Nestlé is working with nine coffee cooperatives with the aim of seeing women hold at least one third of all leadership positions within them by 2015.

“Women do more than two thirds of the work involved in coffee farming in Kenya,” says Svetlana Obruchkova, managing director of Nestlé Kenya. “However, fewer than 5% of leadership roles in coffee cooperatives in the country are currently held by women. We are encouraging them to move into leaders hiproles, so they can be adequately represented in decision making.”

She adds: “Through the programme, we have identified a selection of women from each co-op and trained them to become ‘promoter farmers’, to take the knowledge and skills they’ve acquired back to their communities to educate their peers.”
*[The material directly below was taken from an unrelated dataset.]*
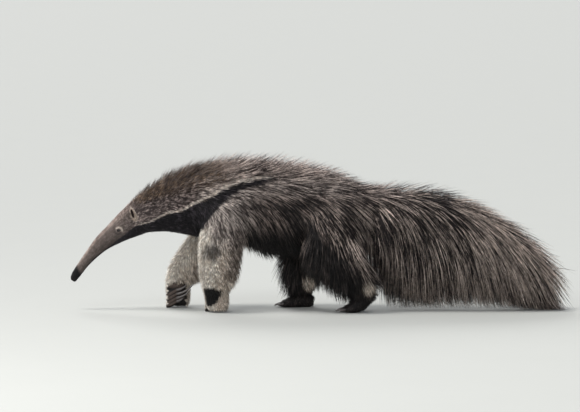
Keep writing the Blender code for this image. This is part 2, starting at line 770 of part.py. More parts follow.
def nearest_place(form):
    """A tree that finds the place on a form's skin nearest to a point."""
    bm = bmesh.new()
    bm.from_mesh(form.data)
    tree = BVHTree.FromBMesh(bm)
    bm.free()
    return tree


def drape(skin, root, lie, length, lift, fall):
    """One lock's path and the way out of the skin along it. The path starts under
    the skin, runs along the lie, bends down at each step, and keeps clear of the
    skin by more and more towards its tip."""
    place, out, _, _ = skin.find_nearest(root)
    path, outs = [place - out * ROOT_DEPTH], [out]
    steps = len(lock_form(length))
    last, way = place, lie.normalized()
    for i in range(1, steps + 1):
        way = (way + DOWN * fall).normalized()
        point = last + way * length / steps
        near, out, _, _ = skin.find_nearest(point)
        clear = lift * i / steps
        if (point - near).dot(out) < clear:
            point = near + out * clear
        point.z = max(point.z, LOWEST_HAIR)
        way, last = (point - last).normalized(), point
        path.append(point)
        outs.append(out)
    return path, outs


def lock_form(length):
    """The sections of a lock of this length, less its point."""
    return LONG_LOCK if length > LONG_FROM else SHORT_LOCK


def lock(path, outs, width, helpers):
    """A flat lock with a low ridge, tapered to a point."""
    form = LONG_LOCK if len(path) > len(LONG_LOCK) else SHORT_LOCK
    matrices = []
    for i, (wide, high) in enumerate((*form, TIP)):
        along = path[min(i + 1, len(path) - 1)] - path[max(i - 1, 0)]
        side = outs[i].cross(along)
        matrix = ring_matrix(path[i], along, side, high * LOCK_DEPTH, wide * width)
        matrices.append(matrix)
    return loft("lock", matrices, LOCK_SIDES, helpers)


def section_at(stations, x):
    """The station at a place along the body, between the two nearest it."""
    for before, after in zip(stations, stations[1:]):
        if x <= after.x:
            break
    t = (x - before.x) / (after.x - before.x)
    return Station(*(a + (b - a) * t for a, b in zip(before, after)))


def lock_row(row, side, stations, skin, draw, helpers):
    """The locks of one row, each a little unlike the next. Those of a row along
    the very top or bottom stand on edge, like a crest."""
    made = []
    on_edge = row.angle % 180 == 0
    for i in range(row.count):
        t = i / (row.count - 1)
        turn = 1 if i % 2 else -1
        station = section_at(stations, row.start + (row.end - row.start) * t)
        angle = math.radians(row.angle + draw.uniform(-1, 1) * ROW_WANDER)
        out_y = side * math.sin(angle) * (station.wide + station.coat)
        out_z = math.cos(angle) * (station.high + station.coat)
        root = Vector((station.x, out_y, station.z + out_z))
        lie = Vector(row.lie_start).lerp(Vector(row.lie_end), t)
        lie = Vector((lie.x + draw.uniform(-1, 1) * LIE_WANDER, side * lie.y, lie.z))
        length = row.long_start + (row.long_end - row.long_start) * t
        length *= draw.uniform(*LENGTH_SPREAD)
        lift = row.lift * (1 + LIFT_STAGGER * turn)
        if on_edge:
            root += SIDE * turn * CREST_STAGGER
            lie += SIDE * turn * CREST_STAGGER
        path, outs = drape(skin, root, lie, length, lift, row.fall)
        if on_edge:
            outs = [SIDE * turn] * len(outs)
        made.append(lock(path, outs, row.width * draw.uniform(*LENGTH_SPREAD), helpers))
    return made


def coat_locks(crests, rows, stations, skin, draw, helpers):
    """All the locks of a form: crests along its top, and rows down both sides."""
    made = []
    for row in crests:
        made += lock_row(row, LEFT, stations, skin, draw, helpers)
    for row in rows:
        for side in (LEFT, RIGHT):
            made += lock_row(row, side, stations, skin, draw, helpers)
    return made


def station_at_height(stations, height):
    """The station of a leg at a height, between the two nearest it."""
    for above, below in zip(stations, stations[1:]):
        if height >= below.z:
            break
    t = (above.z - height) / (above.z - below.z)
    return Station(*(a + (b - a) * t for a, b in zip(above, below)))


def leg_locks(pair, side, skin, draw, helpers):
    """The fringe down the back and the outer side of one leg."""
    fringe = FRINGES[pair]
    stations = (FORE_LEGS if pair == "fore" else HIND_LEGS)[side]
    made = []
    for i, height in enumerate(fringe.heights):
        station = station_at_height(stations, height)
        for degrees in fringe.angles:
            degrees += draw.uniform(-1, 1) * ROW_WANDER + LEG_ROW_TURN * (i % 2)
            angle = math.radians(degrees)
            out = Vector((math.cos(angle), side * math.sin(angle), 0))
            root = Vector(station[:3]) + out * (station.high + station.coat)
            lie = Vector((LEG_LIE[0] * math.cos(angle), LEG_LIE[1] * out.y, -1))
            length = fringe.long * draw.uniform(*LENGTH_SPREAD)
            path, outs = drape(skin, root, lie, length, LEG_LIFT, LEG_FALL)
            made.append(lock(path, outs, fringe.width, helpers))
    return made


def main():
    clear_scene()
    parts = collection("giant_anteater")
    helpers = collection("helpers")
    body = fused_body(helpers)
    head = head_form(helpers)
    tail = body_loft("tail_whole", TAIL_CORE, TAIL_SIDES, helpers, step=TAIL_STEP)
    draw = random.Random(SEED)

    for side in (LEFT, RIGHT):
        ear(side, head, parts, helpers)
        eye(side, parts, helpers)
    part_node(head, "snout", [ahead(SNOUT_CUT, helpers)], "snout_skin", parts, helpers)
    cuts = [behind(SNOUT_CUT, helpers), ahead(NECK_CUT, helpers)]
    part_node(head, "head", cuts, "coat_dark", parts, helpers)
    skin = nearest_place(body)
    coated = copy_of(body, "coated", helpers)
    crests = (MANE_ROW, CREST_ROW)
    fuse(coated, coat_locks(crests, BACK_ROWS, TRUNK, skin, draw, helpers))
    cuts = [behind(NECK_CUT, helpers), ahead(TORSO_CUT, helpers)]
    cuts += [leg_block("fore", side, GAP, helpers) for side in (LEFT, RIGHT)]
    part_node(coated, "neck", cuts, "coat_dark", parts, helpers)
    cuts = [behind(TORSO_CUT, helpers), ahead(TAIL_CUT, helpers)]
    cuts += [leg_block(pair, side, GAP, helpers) for pair, side in LEG_CUTS]
    part_node(coated, "torso", cuts, "coat_dark", parts, helpers)
    tail_skin = nearest_place(tail)
    crests = (TAIL_TOP_ROW, TAIL_KEEL_ROW)
    fuse(tail, coat_locks(crests, TAIL_ROWS, TAIL_CORE, tail_skin, draw, helpers))
    cuts = [behind(TAIL_CUT, helpers), floor_block(helpers)]
    cuts.append(leg_block("hind", LEFT, GAP, helpers))
    part_node(tail, "tail", cuts, "coat_dark", parts, helpers)
    legs = {}
    for pair, side in LEG_CUTS:
        leg = legs[pair, side] = copy_of(body, "leg", helpers)
        fuse(leg, leg_locks(pair, side, skin, draw, helpers))
        cut(leg, [leg_block(pair, side, 0, helpers)], "INTERSECT")
        keep_largest(leg)
        finish = "coat_pale" if pair == "fore" else "coat_dark"
        finish_node(leg, f"{pair}_leg_{SIDE_NAMES[side]}", finish, parts)
    for side in (LEFT, RIGHT):
        forefoot(side, body, legs["fore", side], parts, helpers)
        hindfoot(side, body, legs["hind", side], parts, helpers)
    for leftover in list(helpers.objects):
        bpy.data.objects.remove(leftover)
    bpy.data.collections.remove(helpers)


main()
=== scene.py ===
"""The looks of a giant anteater that walks with its head low.

A skin stands for the solids of flesh, and over it lies the coat, in thin closed
tufts that follow the lie of the hair. Metres, +Z up. The head points to -X, and
the animal's left side faces -Y.
"""

import math
from typing import NamedTuple

import bpy
import numpy as np
from mathutils import Matrix, Vector
from mathutils.bvhtree import BVHTree
from mathutils.kdtree import KDTree


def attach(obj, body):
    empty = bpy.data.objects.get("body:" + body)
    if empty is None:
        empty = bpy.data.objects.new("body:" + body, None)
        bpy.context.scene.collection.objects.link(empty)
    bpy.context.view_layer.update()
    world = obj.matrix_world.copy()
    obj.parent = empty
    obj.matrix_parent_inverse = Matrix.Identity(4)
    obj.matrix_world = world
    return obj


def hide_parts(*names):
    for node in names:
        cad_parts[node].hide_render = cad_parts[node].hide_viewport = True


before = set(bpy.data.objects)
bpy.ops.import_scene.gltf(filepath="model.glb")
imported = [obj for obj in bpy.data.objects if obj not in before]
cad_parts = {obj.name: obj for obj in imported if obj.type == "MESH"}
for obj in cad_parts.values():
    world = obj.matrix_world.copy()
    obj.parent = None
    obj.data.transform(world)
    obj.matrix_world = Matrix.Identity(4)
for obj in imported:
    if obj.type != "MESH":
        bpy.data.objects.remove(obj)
bpy.ops.object.select_all(action="DESELECT")
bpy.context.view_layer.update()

SEED = 11
UP, DOWN, SIDE = Vector((0, 0, 1)), Vector((0, 0, -1)), Vector((0, 1, 0))
LEFT, RIGHT = -1, 1
SIDE_NAMES = {LEFT: "left", RIGHT: "right"}


class Section(NamedTuple):
    """A section of the body: its centre, half height and half width, and the depth
    of the coat's core over it."""

    x: float
    y: float
    z: float
    high: float
    wide: float
    coat: float


TRUNK = (
    Section(-0.708, 0, 0.3775, 0.069, 0.053, 0.004),
    Section(-0.660, 0, 0.3955, 0.080, 0.060, 0.007),
    Section(-0.605, 0, 0.4090, 0.094, 0.070, 0.010),
    Section(-0.545, 0, 0.4190, 0.112, 0.084, 0.014),
    Section(-0.470, 0, 0.4260, 0.128, 0.100, 0.018),
    Section(-0.380, 0, 0.4280, 0.138, 0.110, 0.020),
    Section(-0.280, 0, 0.4260, 0.140, 0.112, 0.022),
    Section(-0.170, 0, 0.4190, 0.136, 0.112, 0.022),
    Section(-0.060, 0, 0.4110, 0.126, 0.108, 0.020),
    Section(0.050, 0, 0.4050, 0.110, 0.102, 0.020),
    Section(0.140, 0, 0.4020, 0.082, 0.084, 0.020),
    Section(0.210, 0, 0.4080, 0.056, 0.052, 0.020),
    Section(0.300, 0, 0.4200, 0.044, 0.040, 0.020),
)
HEAD = (
    Section(-0.9895, 0, 0.1210, 0.0105, 0.0110, 0.000),
    Section(-0.9850, 0, 0.1280, 0.0150, 0.0145, 0.000),
    Section(-0.9710, 0, 0.1500, 0.0175, 0.0160, 0.001),
    Section(-0.9335, 0, 0.2005, 0.0205, 0.0185, 0.001),
    Section(-0.8735, 0, 0.2665, 0.0320, 0.0255, 0.001),
    Section(-0.8160, 0, 0.3100, 0.0440, 0.0350, 0.001),
    Section(-0.7670, 0, 0.3440, 0.0570, 0.0445, 0.002),
    TRUNK[0],
    TRUNK[1],
)
TAIL = (
    Section(0.180, 0, 0.4060, 0.058, 0.052, 0.018),
    Section(0.240, 0, 0.3980, 0.070, 0.046, 0.018),
    Section(0.320, 0, 0.3660, 0.100, 0.048, 0.018),
    Section(0.420, 0, 0.3450, 0.110, 0.052, 0.018),
    Section(0.530, 0, 0.3220, 0.104, 0.052, 0.018),
    Section(0.640, 0, 0.2850, 0.092, 0.048, 0.018),
    Section(0.740, 0, 0.2350, 0.078, 0.042, 0.018),
    Section(0.810, 0, 0.1900, 0.060, 0.034, 0.016),
    Section(0.860, 0, 0.1550, 0.038, 0.022, 0.012),
    Section(0.885, 0, 0.1350, 0.020, 0.014, 0.008),
)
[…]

Nestlé is running the training programme in Kenya in collaboration with agricultural business services provider Coffee Management Services, as part of its Nescafé Plan activities in the country.

The Nescafé Plan – Nestlé’s global initiative to create shared value within the coffee supply chain – includes measures such as increasing direct procurement from farmers, offering them free technical assistance and training in agricultural best practices, and providing high-yield coffee seedlings at subsidised rates.

The sustainably-farmed coffee sourced from the company’s Nescafé Plan activities in Kenya is used to supply its Nescafé Dolce Gusto business.

Nestlé’s training programme for female coffee farmers in Kenya is just one of a number of initiatives the company is involved in to help improve the lives of women in its supply chain.

In Pakistan and India for example, the company supports female dairy farmers by employing veterinarians and agronomists to provide them with advice on various issues, irrespective of whether or not they are Nestlé suppliers.